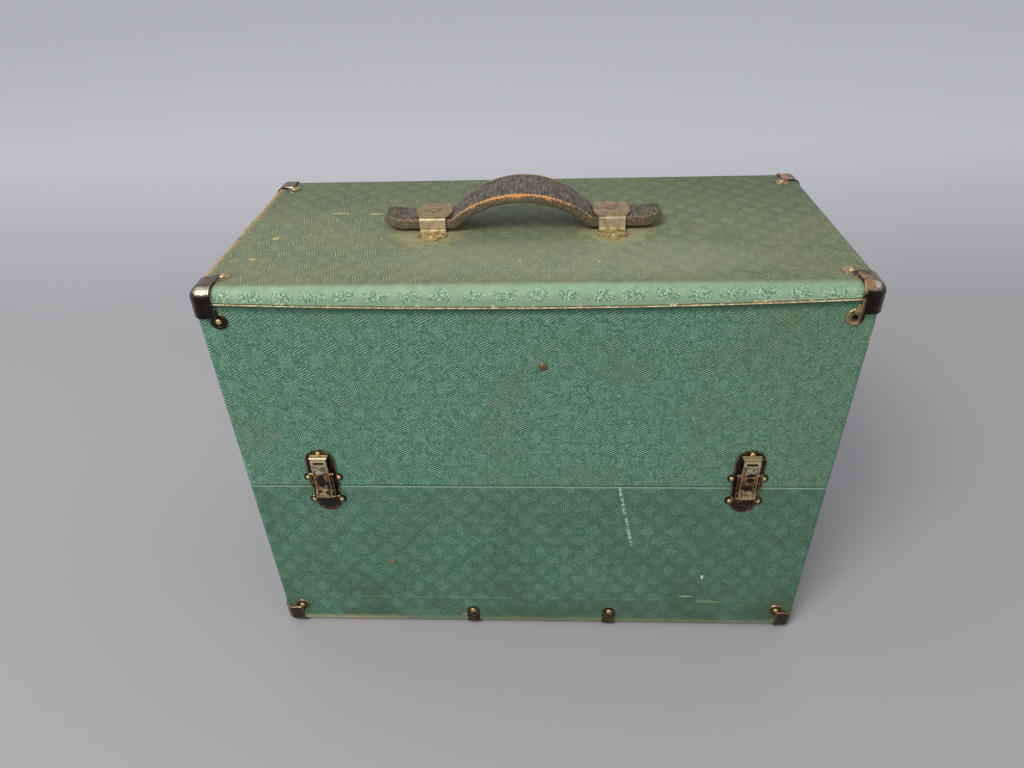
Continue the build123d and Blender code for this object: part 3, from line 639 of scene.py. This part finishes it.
def guard_neck(bm, centre, out, corner):
    """The short bridge from the guard's rim out to a lobe."""
    toward = (Vector(centre) - corner).normalized()
    start = corner - toward * 6.0
    across = out.cross(toward)
    rings = []
    for distance, half, rise in NECK:
        spot = start + toward * distance
        outline = ((half, -4.0), (-half, -4.0), (-half, rise - 0.4), (-half * 0.6, rise),
                   (half * 0.6, rise), (half, rise - 0.4))
        rings.append([(spot + across * side + out * up) * MM for side, up in outline])
    loft(bm, rings)


def pressed_guard():
    """One guard for a corner at the origin, with the case on the +X +Y +Z side."""
    bm = bmesh.new()
    rounded_block(bm, Vector((-CAP_PROUD,) * 3), Vector(GUARD_REACH), CAP_ROUNDING)
    for axis in range(3):
        near = Vector((-RIM_PROUD,) * 3)
        near[axis] = GUARD_REACH[axis] - RIM_W
        rounded_block(bm, near, Vector(GUARD_REACH), RIM_ROUNDING, tube=axis)
    for centre, axis in GUARD_LOBES:
        out = Vector((0, 0, 0))
        out[axis] = -1
        turned(bm, centre, out, LOBE_DISH)
        corner = Vector([min(c, r) for c, r in zip(centre, GUARD_REACH)])
        corner[axis] = 0
        guard_neck(bm, centre, out, corner)
    bmesh.ops.recalc_face_normals(bm, faces=bm.faces)
    return fused(bm)


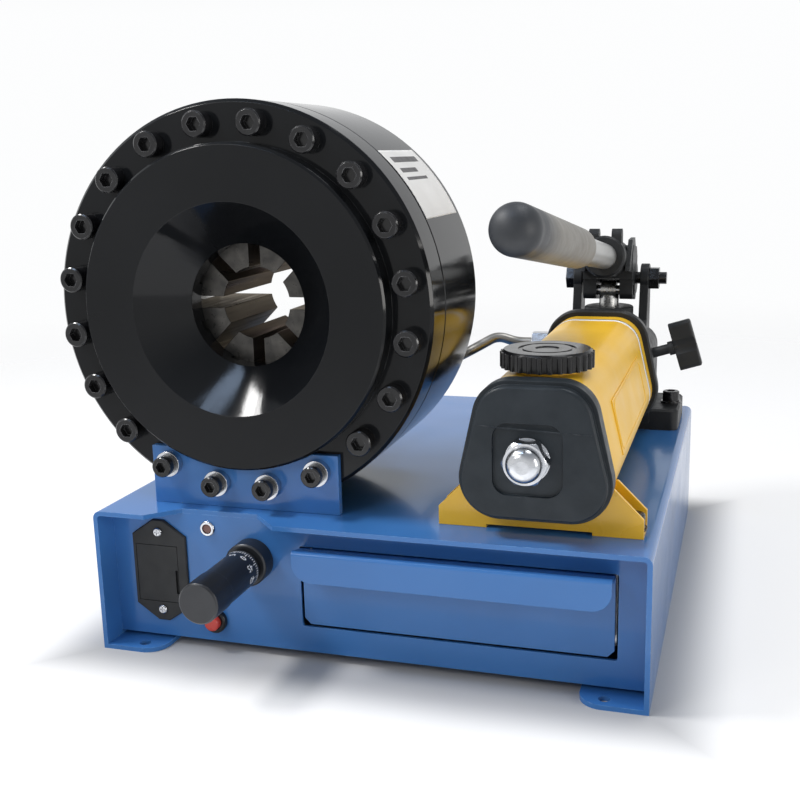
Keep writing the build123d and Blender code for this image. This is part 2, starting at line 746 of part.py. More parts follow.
◇ ◇ ◇ ◇ ◇ ◇ ◇
▶ [Task directions]
Repeat the entries exactly, all of them.

▶ [Result for this task]
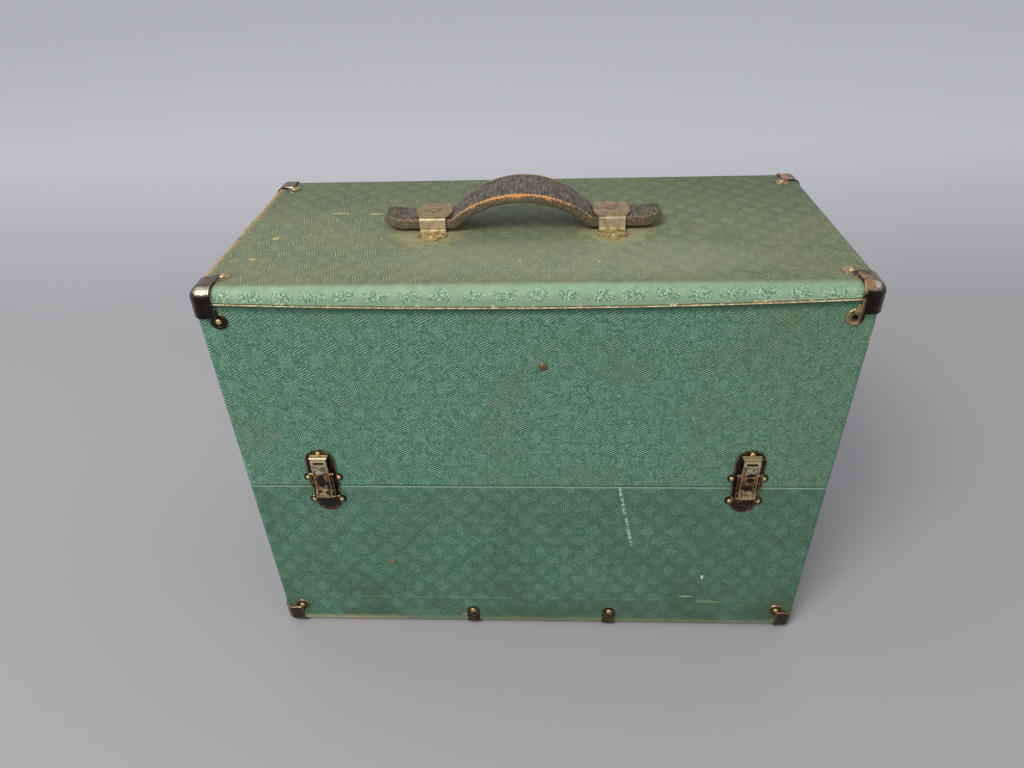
Continue the build123d and Blender code for this object: part 3, from line 639 of scene.py. This part finishes it.
def guard_neck(bm, centre, out, corner):
    """The short bridge from the guard's rim out to a lobe."""
    toward = (Vector(centre) - corner).normalized()
    start = corner - toward * 6.0
    across = out.cross(toward)
    rings = []
    for distance, half, rise in NECK:
        spot = start + toward * distance
        outline = ((half, -4.0), (-half, -4.0), (-half, rise - 0.4), (-half * 0.6, rise),
                   (half * 0.6, rise), (half, rise - 0.4))
        rings.append([(spot + across * side + out * up) * MM for side, up in outline])
    loft(bm, rings)


def pressed_guard():
    """One guard for a corner at the origin, with the case on the +X +Y +Z side."""
    bm = bmesh.new()
    rounded_block(bm, Vector((-CAP_PROUD,) * 3), Vector(GUARD_REACH), CAP_ROUNDING)
    for axis in range(3):
        near = Vector((-RIM_PROUD,) * 3)
        near[axis] = GUARD_REACH[axis] - RIM_W
        rounded_block(bm, near, Vector(GUARD_REACH), RIM_ROUNDING, tube=axis)
    for centre, axis in GUARD_LOBES:
        out = Vector((0, 0, 0))
        out[axis] = -1
        turned(bm, centre, out, LOBE_DISH)
        corner = Vector([min(c, r) for c, r in zip(centre, GUARD_REACH)])
        corner[axis] = 0
        guard_neck(bm, centre, out, corner)
    bmesh.ops.recalc_face_normals(bm, faces=bm.faces)
    return fused(bm)


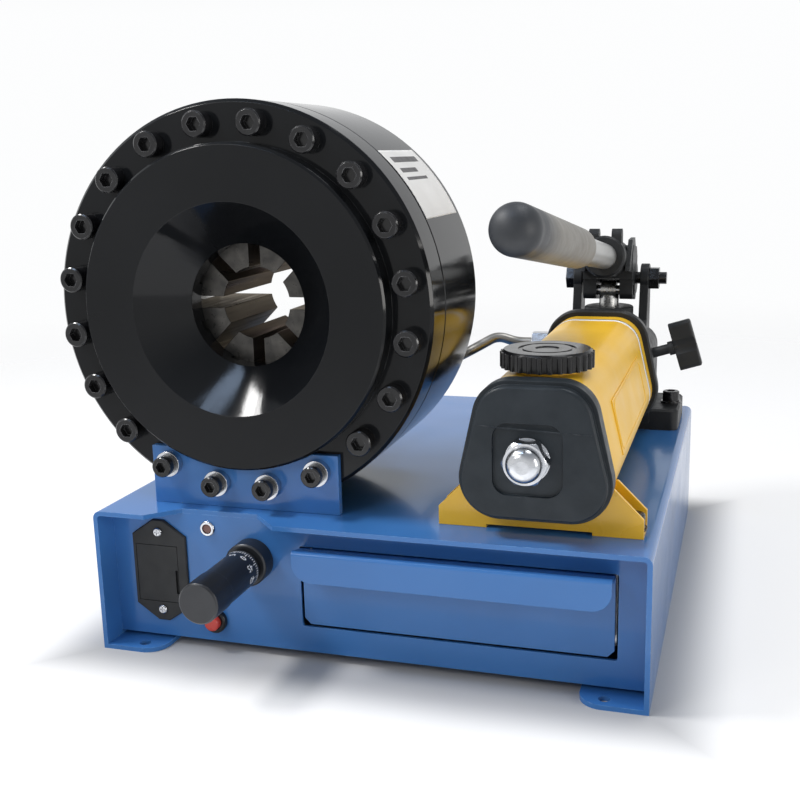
Keep writing the build123d and Blender code for this image. This is part 2, starting at line 746 of part.py. More parts follow.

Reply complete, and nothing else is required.